> **AIM OF THE TASK**: The entries that follow should be written out exactly.

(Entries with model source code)
========================================

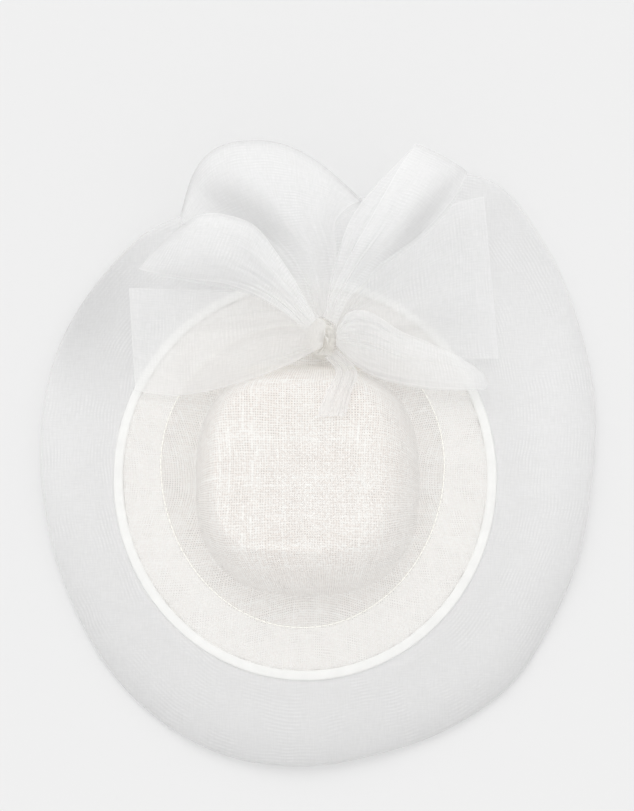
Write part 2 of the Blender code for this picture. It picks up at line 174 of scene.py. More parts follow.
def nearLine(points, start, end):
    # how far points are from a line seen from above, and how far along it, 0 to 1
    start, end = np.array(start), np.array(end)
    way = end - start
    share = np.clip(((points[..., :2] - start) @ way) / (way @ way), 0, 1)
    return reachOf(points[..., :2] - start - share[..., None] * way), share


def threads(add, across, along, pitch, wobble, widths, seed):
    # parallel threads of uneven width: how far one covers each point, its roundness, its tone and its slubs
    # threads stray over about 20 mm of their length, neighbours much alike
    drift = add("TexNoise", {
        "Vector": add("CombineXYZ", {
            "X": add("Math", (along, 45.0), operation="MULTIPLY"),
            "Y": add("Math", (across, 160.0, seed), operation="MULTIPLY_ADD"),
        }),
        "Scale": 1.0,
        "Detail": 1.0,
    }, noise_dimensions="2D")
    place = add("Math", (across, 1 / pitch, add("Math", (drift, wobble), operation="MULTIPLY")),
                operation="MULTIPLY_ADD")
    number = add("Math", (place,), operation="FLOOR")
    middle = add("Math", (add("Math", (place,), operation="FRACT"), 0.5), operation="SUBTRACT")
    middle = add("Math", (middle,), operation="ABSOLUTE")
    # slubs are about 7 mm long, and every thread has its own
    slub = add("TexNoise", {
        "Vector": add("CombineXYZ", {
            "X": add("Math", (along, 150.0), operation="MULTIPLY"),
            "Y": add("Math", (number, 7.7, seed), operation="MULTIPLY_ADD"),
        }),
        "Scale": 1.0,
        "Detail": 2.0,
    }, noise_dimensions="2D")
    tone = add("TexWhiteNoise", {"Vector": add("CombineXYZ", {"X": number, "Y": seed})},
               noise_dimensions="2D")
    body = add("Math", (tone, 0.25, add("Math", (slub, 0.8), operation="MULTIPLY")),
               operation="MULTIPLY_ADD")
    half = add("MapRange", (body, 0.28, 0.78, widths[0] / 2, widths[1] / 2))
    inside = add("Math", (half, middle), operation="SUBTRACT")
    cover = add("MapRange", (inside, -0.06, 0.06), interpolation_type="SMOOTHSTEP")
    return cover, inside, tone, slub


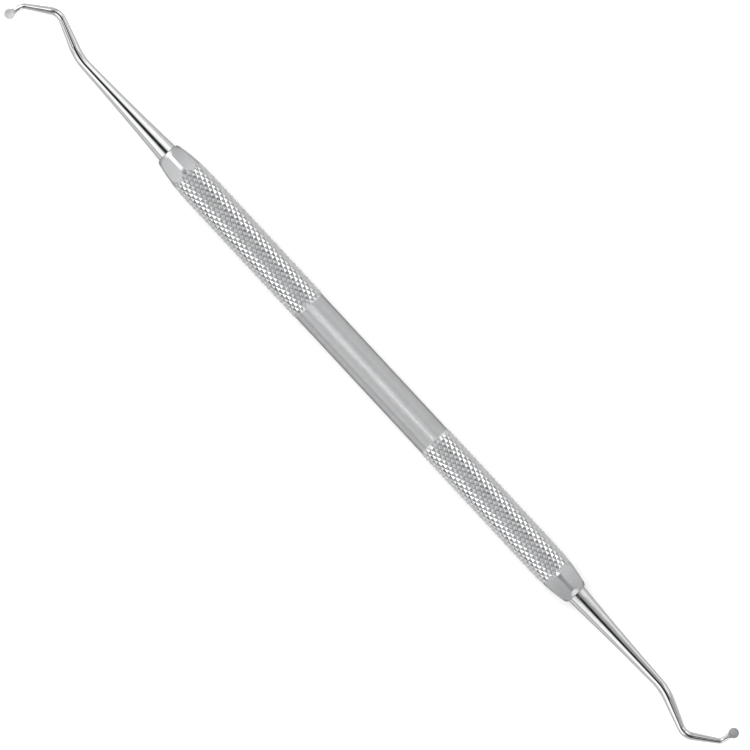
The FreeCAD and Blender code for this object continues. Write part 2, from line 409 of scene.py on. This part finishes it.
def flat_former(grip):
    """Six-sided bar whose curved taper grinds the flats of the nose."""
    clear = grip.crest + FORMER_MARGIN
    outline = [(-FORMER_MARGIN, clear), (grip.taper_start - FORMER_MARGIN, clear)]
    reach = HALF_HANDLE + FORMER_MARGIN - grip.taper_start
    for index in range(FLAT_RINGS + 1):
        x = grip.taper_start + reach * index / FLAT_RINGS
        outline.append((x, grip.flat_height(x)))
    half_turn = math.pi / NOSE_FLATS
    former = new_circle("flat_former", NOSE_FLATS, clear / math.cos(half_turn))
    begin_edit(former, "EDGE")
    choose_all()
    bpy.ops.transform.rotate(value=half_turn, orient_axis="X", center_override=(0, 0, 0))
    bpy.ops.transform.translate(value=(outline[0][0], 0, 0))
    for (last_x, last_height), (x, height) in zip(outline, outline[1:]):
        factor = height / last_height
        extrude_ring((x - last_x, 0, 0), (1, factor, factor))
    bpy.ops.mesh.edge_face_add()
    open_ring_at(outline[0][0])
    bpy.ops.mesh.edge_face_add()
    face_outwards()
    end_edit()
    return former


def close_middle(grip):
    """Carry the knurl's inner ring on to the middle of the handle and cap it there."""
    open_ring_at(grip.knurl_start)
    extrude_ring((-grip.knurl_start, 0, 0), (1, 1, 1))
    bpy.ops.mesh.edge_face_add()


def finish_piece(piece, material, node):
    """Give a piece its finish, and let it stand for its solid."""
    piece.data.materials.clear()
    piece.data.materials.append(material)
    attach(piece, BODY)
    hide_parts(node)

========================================

> **SOLUTION TO THE PROBLEM**:
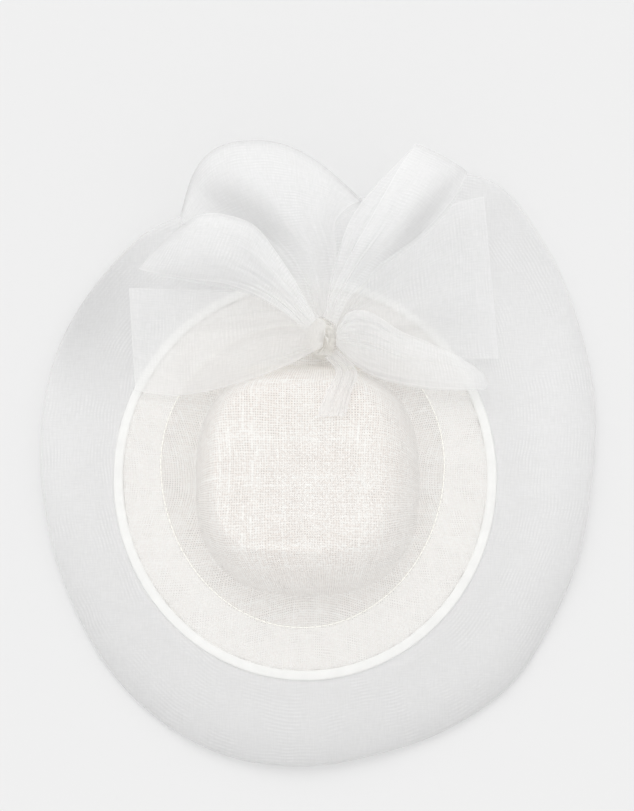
Write part 2 of the Blender code for this picture. It picks up at line 174 of scene.py. More parts follow.
def nearLine(points, start, end):
    # how far points are from a line seen from above, and how far along it, 0 to 1
    start, end = np.array(start), np.array(end)
    way = end - start
    share = np.clip(((points[..., :2] - start) @ way) / (way @ way), 0, 1)
    return reachOf(points[..., :2] - start - share[..., None] * way), share


def threads(add, across, along, pitch, wobble, widths, seed):
    # parallel threads of uneven width: how far one covers each point, its roundness, its tone and its slubs
    # threads stray over about 20 mm of their length, neighbours much alike
    drift = add("TexNoise", {
        "Vector": add("CombineXYZ", {
            "X": add("Math", (along, 45.0), operation="MULTIPLY"),
            "Y": add("Math", (across, 160.0, seed), operation="MULTIPLY_ADD"),
        }),
        "Scale": 1.0,
        "Detail": 1.0,
    }, noise_dimensions="2D")
    place = add("Math", (across, 1 / pitch, add("Math", (drift, wobble), operation="MULTIPLY")),
                operation="MULTIPLY_ADD")
    number = add("Math", (place,), operation="FLOOR")
    middle = add("Math", (add("Math", (place,), operation="FRACT"), 0.5), operation="SUBTRACT")
    middle = add("Math", (middle,), operation="ABSOLUTE")
    # slubs are about 7 mm long, and every thread has its own
    slub = add("TexNoise", {
        "Vector": add("CombineXYZ", {
            "X": add("Math", (along, 150.0), operation="MULTIPLY"),
            "Y": add("Math", (number, 7.7, seed), operation="MULTIPLY_ADD"),
        }),
        "Scale": 1.0,
        "Detail": 2.0,
    }, noise_dimensions="2D")
    tone = add("TexWhiteNoise", {"Vector": add("CombineXYZ", {"X": number, "Y": seed})},
               noise_dimensions="2D")
    body = add("Math", (tone, 0.25, add("Math", (slub, 0.8), operation="MULTIPLY")),
               operation="MULTIPLY_ADD")
    half = add("MapRange", (body, 0.28, 0.78, widths[0] / 2, widths[1] / 2))
    inside = add("Math", (half, middle), operation="SUBTRACT")
    cover = add("MapRange", (inside, -0.06, 0.06), interpolation_type="SMOOTHSTEP")
    return cover, inside, tone, slub


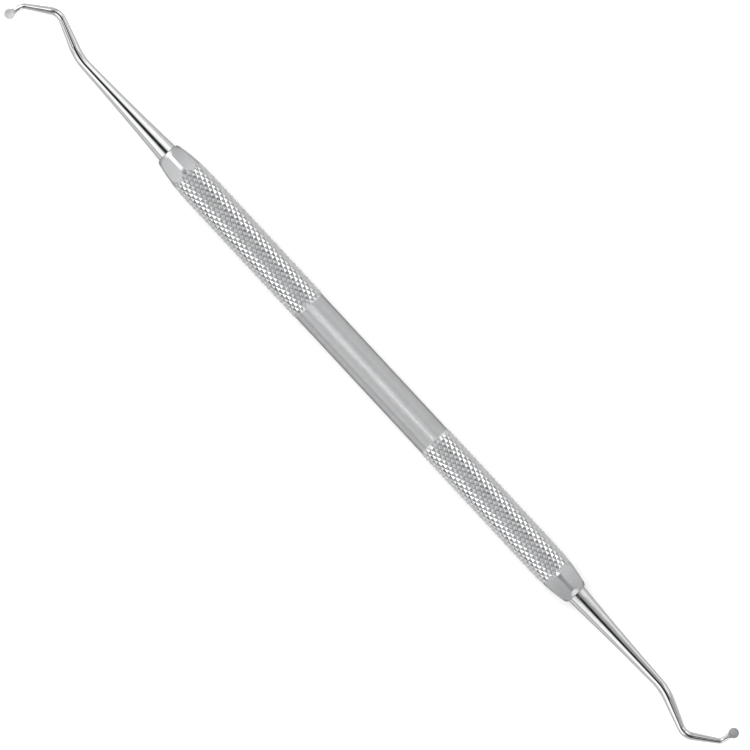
The FreeCAD and Blender code for this object continues. Write part 2, from line 409 of scene.py on. This part finishes it.
def flat_former(grip):
    """Six-sided bar whose curved taper grinds the flats of the nose."""
    clear = grip.crest + FORMER_MARGIN
    outline = [(-FORMER_MARGIN, clear), (grip.taper_start - FORMER_MARGIN, clear)]
    reach = HALF_HANDLE + FORMER_MARGIN - grip.taper_start
    for index in range(FLAT_RINGS + 1):
        x = grip.taper_start + reach * index / FLAT_RINGS
        outline.append((x, grip.flat_height(x)))
    half_turn = math.pi / NOSE_FLATS
    former = new_circle("flat_former", NOSE_FLATS, clear / math.cos(half_turn))
    begin_edit(former, "EDGE")
    choose_all()
    bpy.ops.transform.rotate(value=half_turn, orient_axis="X", center_override=(0, 0, 0))
    bpy.ops.transform.translate(value=(outline[0][0], 0, 0))
    for (last_x, last_height), (x, height) in zip(outline, outline[1:]):
        factor = height / last_height
        extrude_ring((x - last_x, 0, 0), (1, factor, factor))
    bpy.ops.mesh.edge_face_add()
    open_ring_at(outline[0][0])
    bpy.ops.mesh.edge_face_add()
    face_outwards()
    end_edit()
    return former


def close_middle(grip):
    """Carry the knurl's inner ring on to the middle of the handle and cap it there."""
    open_ring_at(grip.knurl_start)
    extrude_ring((-grip.knurl_start, 0, 0), (1, 1, 1))
    bpy.ops.mesh.edge_face_add()


def finish_piece(piece, material, node):
    """Give a piece its finish, and let it stand for its solid."""
    piece.data.materials.clear()
    piece.data.materials.append(material)
    attach(piece, BODY)
    hide_parts(node)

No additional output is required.